Political Asylum in the U.S.: Has Colombia’s Politicized Justice Reached U.S. Shores?
If Akerman and Yamhure indeed have sources within the U.S. and Colombian governments leaking information on an asylum case, then U.S. laws have been broken and the matter warrants investigation by U.S. authorities
By Lia Fowler*
In the past week, two colombian columnists have claimed to have inside information regarding the status of a political asylum case in the United States. Miami-based Ernesto Yamhure, director of the web portal Los Irreverentes, and Yohir Akerman, columnist for Colombian daily El Espectador, both claimed that confidential sources told them that ex-Minister of Agriculture Andres Felipe Arias and his family’s petition for asylum would be denied by the U.S. in the coming days. By publishing this information – and only if it is true — both columnists are putting in evidence the fact that U.S. officials have broken U.S. Asylum Laws.
On October, 26, Yamhure posted the following tweet on his personal twitter account, under the banner of Los Irreverentes: “ATTENTION. A source in the Fiscalia [Colombia’s Prosecutor’s Office] has confirmed to Los Irreverentes that the U.S. will deny Andres F Arias’ petition for asylum in the coming days.”
In an October 30 column, Akerman wrote, “ …sources in the Attorney General’s office of that country [the United States] have established confidentially that the Immigration Court in Florida will deny Arias Leiva’s petition for asylum in the next few days…”

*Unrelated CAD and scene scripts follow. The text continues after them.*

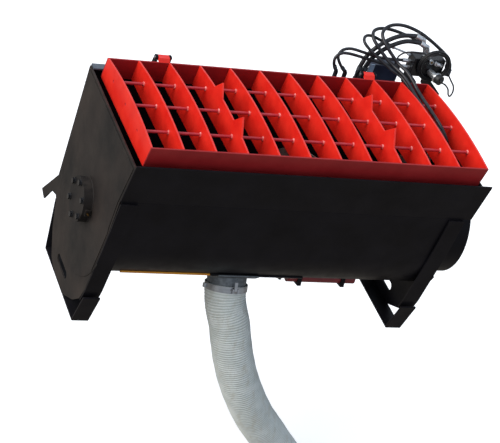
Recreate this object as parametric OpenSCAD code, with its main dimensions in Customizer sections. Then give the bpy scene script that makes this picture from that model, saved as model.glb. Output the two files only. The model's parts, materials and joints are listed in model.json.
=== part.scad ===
// Hydraulic concrete mixing bucket for a skid-steer loader.
// X runs along the auger, Y to the loader, Z up. The origin is on the mounting face.

/* [Bucket] */
// Length of the front plate, end to end
bucket_w = 1746; // [1700:1:1800]
// Thickness of the bucket's plates
plate_t = 8; // [6:1:8]
// How far the right end plate stands inside the front plate's end
drive_recess = 35; // [30:1:60]
// Outer radius of the trough
trough_r = 320; // [318:1:322]

/* [Legs] */
// Width of each bent skid strip
skid_w = 82; // [60:1:100]
// Thickness of the skid strip
skid_t = 10; // [8:1:12]

/* [Mount] */
// Width of the loader's mounting plate
mount_w = 1143; // [1100:1:1160]
// Distance between the centres of the two lock pin slots
pin_spacing = 1029; // [1000:1:1040]
// Length of a lock pin slot
pin_slot_l = 64; // [50:1:70]
// Width of a lock pin slot
pin_slot_w = 26; // [20:1:30]

/* [Grate] */
// Length of the grate, end bar to end bar
grate_w = 1650; // [1600:1:1655]
// Number of cells along the grate
cells = 11; // [11]
// Thickness of the grate's flat bars
bar_t = 8; // [6:1:10]
// Radius of the three cross rods
rod_r = 7; // [5:0.5:8]
// How far the slats' top edges rise above their ends
slat_crown = 26; // [15:1:30]

/* [Auger] */
// Radius of the auger's tube
shaft_r = 45; // [40:1:50]
// Outer radius of the helical flights
flight_r = 294; // [280:1:296]
// Inner radius of the helical flights
flight_inner_r = 215; // [190:1:230]
// Lead of the flights
flight_lead = 620; // [500:10:800]

/* [Outlet] */
// Where the outlet stands along the auger
outlet_x = -135; // [-160:1:-110]
// How far the outlet leans forward from straight down, in degrees
outlet_tilt = 25; // [25]
// Outer radius of the spigot that the discharge hose is clamped on
spigot_r = 94; // [90:1:94]
// Outer radius of the discharge hose
hose_r = 100; // [98:0.5:100]

/* [Hydraulics] */
// Radius of the two loader hoses
loader_half = 8.5; // [7:0.5:8.5]
// Radius of the two motor hoses
motor_half = 11; // [9:0.5:11]
// Radius of the thin drain and gate hoses
thin_half = 7.5; // [6:0.5:7.5]
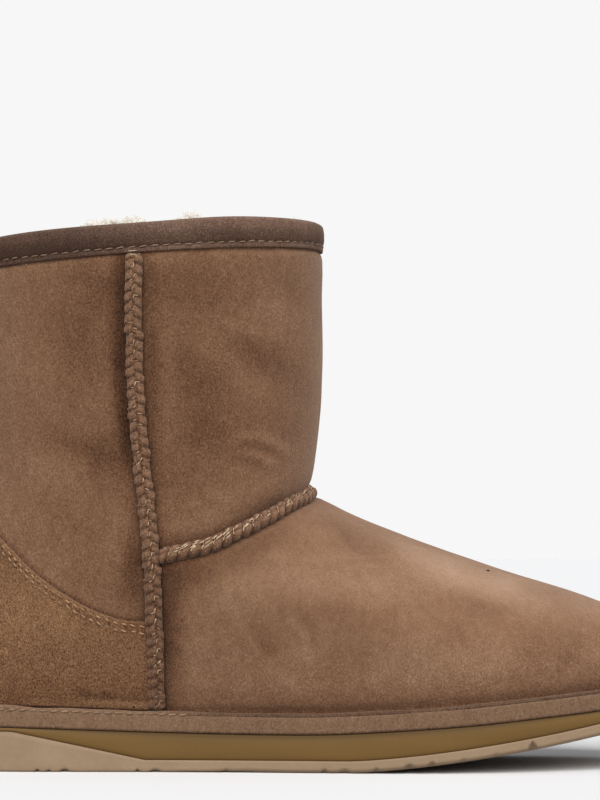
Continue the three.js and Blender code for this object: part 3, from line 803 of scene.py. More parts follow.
def repeated(name: str, masters: list[Piece], spots: Spots) -> Piece:
    """Copies master pieces to many places and joins the copies into one piece.

    Args:
        name: Name of the joined piece.
        masters: Pieces made once, with x along and z outward, used in turn and then removed.
        spots: Where the copies go, in metres.

    Returns:
        The joined piece.
    """
    along = unit(spots.along)
    outward = unit(spots.outward - scaled(along, np.einsum("ij,ij->i", spots.outward, along)))
    across = np.cross(outward, along)
    turn = np.stack([along, across, outward], axis=1)
    sizes = np.ones(len(spots.points)) if spots.sizes is None else spots.sizes
    points, faces, first = [], [], 0
    forms = [(coordinates(m.data), [tuple(p.vertices) for p in m.data.polygons]) for m in masters]
    for index in range(len(spots.points)):
        form, polygons = forms[index % len(forms)]
        points.append((form * sizes[index]) @ turn[index] + spots.points[index])
        faces.extend(tuple(corner + first for corner in polygon) for polygon in polygons)
        first += len(form)
    mesh = bpy.data.meshes.new(name)
    mesh.from_pydata(np.concatenate(points), [], faces)
    mesh.update()
    piece = bpy.data.objects.new(name, mesh)
    bpy.context.scene.collection.objects.link(piece)
    for master in masters:
        bpy.data.objects.remove(master)
    pick(piece)
    bpy.ops.object.shade_smooth()
    return piece


def stitch_master(length: float, thickness: float, bow: float = 0.2) -> Piece:
    """Makes one stitch: a short thread that dips into the leather at both ends.

    Args:
        length: Its length in millimetres.
        thickness: Its thickness in millimetres.
        bow: How far its middle stands above its ends, in millimetres.

    Returns:
        The stitch, along x with z outward.
    """
    deselect()
    bpy.ops.mesh.primitive_uv_sphere_add(segments=8, ring_count=7, radius=0.5, rotation=(0, math.pi / 2, 0))
    piece = bpy.context.object
    bpy.ops.object.transform_apply(location=False, rotation=True, scale=False)
    edit(piece, lambda: bpy.ops.transform.resize(value=(length * MM, thickness * MM, thickness * MM)))
    points = coordinates(piece.data)
    share = held(np.abs(points[:, 0]) / (length * MM / 2))
    full = np.sqrt(np.maximum(1 - share**2, 0))
    wanted = held(1 - share**4) ** 0.5
    points[:, 1:] *= (wanted / np.maximum(full, 0.2))[:, None]
    points[:, 2] += bow * MM * (1 - 2 * share**2)
    set_coordinates(piece.data, points)
    return piece


def dress(piece: Piece, slot: Slot, finish: Material, *nodes: str) -> None:
    """Gives a piece its finish and body, hides the solids that it stands for, and reports it.

    Args:
        piece: The piece.
        slot: The record's material slot; not used.
        finish: The material.
        nodes: Solids that the piece replaces.
    """
    piece.data.materials.clear()
    piece.data.materials.append(finish)
    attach(piece, ROOT)
    if nodes:
        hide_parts(*nodes)
    log.info("%s: %d faces", piece.name, len(piece.data.polygons))


# finishes


def linear(colour: Colour) -> tuple[float, float, float, float]:
    """Returns a screen colour of 0 to 255 as the linear colour that shaders take."""
    parts = [c / 255 for c in colour]
    low, power = 0.04045, 2.4
    red, green, blue = (p / 12.92 if p <= low else ((p + 0.055) / 1.055) ** power for p in parts)
    return red, green, blue, 1.0


class Sketch:
    """A material's node tree, with short calls for what the finishes use."""

    def __init__(self, name: str, roughness: float, specular: float = 0.3) -> None:
        """Makes the material with its shader.

        Args:
            name: Name of the material.
            roughness: The same all over, unless it is linked later.
            specular: Specular level.
        """
        self.material = bpy.data.materials.new(name)
        self.material.use_nodes = True
        self.tree = self.material.node_tree
        self.tree.nodes.clear()
        self.shader = self.node("BsdfPrincipled", Roughness=roughness, Specular_IOR_Level=specular)
        self.put(self.node("OutputMaterial").inputs["Surface"], self.shader.outputs["BSDF"])
        self.place = self.node("TexCoord").outputs["Object"]

    def node(self, kind: str, **values: object) -> bpy.types.Node:
        """Adds a node and sets or links its inputs, with _ for each space of their names."""
        node = self.tree.nodes.new("ShaderNode" + kind)
        for name, value in values.items():
            self.put(node.inputs[name.replace("_", " ")], value)
        return node

    def put(self, socket: Socket, value: object) -> None:
        """Links a socket to another, or sets its value."""
        if isinstance(value, Socket):
            self.tree.links.new(value, socket)
        else:
            socket.default_value = value

    def sheen(self, weight: float, roughness: float, colour: Colour) -> None:
        """Sets the soft glow of the nap at grazing angles."""
        self.shader.inputs["Sheen Weight"].default_value = weight
        self.shader.inputs["Sheen Roughness"].default_value = roughness
        self.shader.inputs["Sheen Tint"].default_value = linear(colour)

    def stretched(
        self, scale: tuple[float, float, float], turn: tuple[float, float, float] = (0, 0, 0)
    ) -> Socket:
        """Returns object coordinates turned by degrees and stretched."""
        angles = [math.radians(angle) for angle in turn]
        return self.node("Mapping", Vector=self.place, Rotation=angles, Scale=scale).outputs["Vector"]

    def noise(
        self, size: float, detail: float = 3, rough: float = 0.55, place: object = None, warp: float = 0
    ) -> Socket:
        """Returns a cloudy pattern of 0 to 1 whose blots are about a size in millimetres."""
        return self.node(
            "TexNoise", Vector=place or self.place, Scale=1 / (size * MM), Detail=detail, Roughness=rough,
            Distortion=warp,
        ).outputs["Fac"]

    def cells(self, size: float) -> Socket:
        """Returns the distance pattern of cells of a size in millimetres."""
        return self.node("TexVoronoi", Vector=self.place, Scale=1 / (size * MM)).outputs["Distance"]

    def reckon(self, operation: str, *values: object) -> Socket:
        """Returns what an operation makes of values."""
        node = self.node("Math")
        node.operation = operation
        for socket, value in zip(node.inputs, values):
            self.put(socket, value)
        return node.outputs[0]

    def sum(self, base: float, *parts: tuple[object, float, float]) -> object:
        """Adds patterns to a number.

        Args:
            base: Where the sum starts.
            parts: Pattern, its neutral value and its strength.

        Returns:
            The socket with the sum.
        """
        total: object = base
        for pattern, neutral, strength in parts:
            total = self.reckon("ADD", self.reckon("MULTIPLY_ADD", pattern, strength, -neutral * strength), total)
        return total

    def ramp(self, value: object, *stops: tuple[float, Colour]) -> Socket:
        """Returns the colours of a ramp for a value."""
        node = self.node("ValToRGB", Fac=value)
        line = node.color_ramp.elements
        while len(line) < len(stops):
            line.new(0.5)
        for element, (at, colour) in zip(line, stops):
            element.position = at
            element.color = linear(colour)
        return node.outputs["Color"]

    def attribute(self, name: str) -> Socket:
        """Returns a number kept in the mesh."""
        node = self.node("Attribute")
        node.attribute_name = name
        return node.outputs["Fac"]

    def bump(self, height: object, depth: float, strength: float) -> None:
        """Adds a relief of a depth in millimetres."""
        node = self.node("Bump", Strength=strength, Distance=depth * MM, Height=height)
        normal = self.shader.inputs["Normal"]
        if normal.is_linked:
            self.put(node.inputs["Normal"], normal.links[0].from_socket)
        self.put(normal, node.outputs["Normal"])

    def colour(self, value: object) -> Material:
        """Sets the colour and returns the finished material."""
        self.put(self.shader.inputs["Base Color"], value)
        return self.material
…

Both allegations, if true, point to a serious violation of due process in the United States’ immigration procedures.
Yamhure’s post alleged the disclosure of information regarding an asylum petition to colombian officials.
“That is against the laws of the United States,” explained Laila Hlass, Clinical Associate Professor at the Boston University School of Law Immigrants’ Rights Clinic. “Under asylum law, the US is
supposed to keep that information confidential. The US shouldn’t be sharing with other countries information regarding people who are seeking asylum.”

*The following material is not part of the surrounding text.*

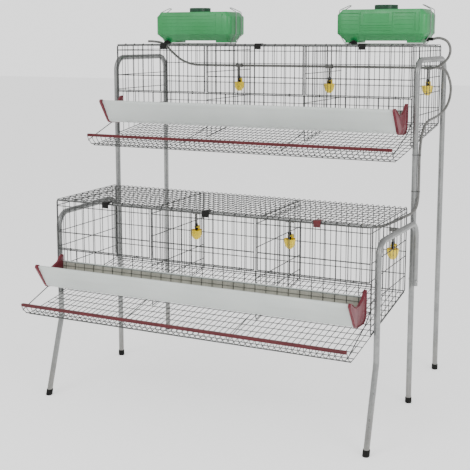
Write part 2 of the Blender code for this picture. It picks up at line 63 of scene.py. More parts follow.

Regarding Akerman’s assertion, the issue of an official in the Attorney General’s office having information on an affirmative asylum case before the U.S. Asylum Office is also problematic. “For affirmative asylum cases, the asylum claim is supposed to be adjudicated by the asylum officers within the dept of homeland security.” Hlass explained. “They have the sole decision-making authority on that issue.”
As Akerman himself points out in his column, the Arias family arrived in the United States on a valid visa and applied for asylum affirmatively. As such, their application would be before the Asylum Office under the Department of Homeland Security.
In keeping with the core principles of International Human Rights Law, every person petitioning for asylum should be afforded the same right to a fair and efficient asylum procedure. In the Arias case, specifically, that process has to be free of political pressure by the Government of Colombia or anyone acting in its political interest, particularly as the application is based on fear of persecution from elements of the Colombian Government itself.
If Akerman and Yamhure indeed have sources within the U.S. and Colombian governments leaking information on an asylum case, then U.S. laws have been broken and the matter warrants investigation by U.S. authorities. If the claims are unfounded, then these attempts to intimidate the family, disparage them or influence the decision of the Asylum Office go a long way toward validating Arias’ claim of political persecution.
*Lia Fowler is an American journalist and former FBI Special Agent.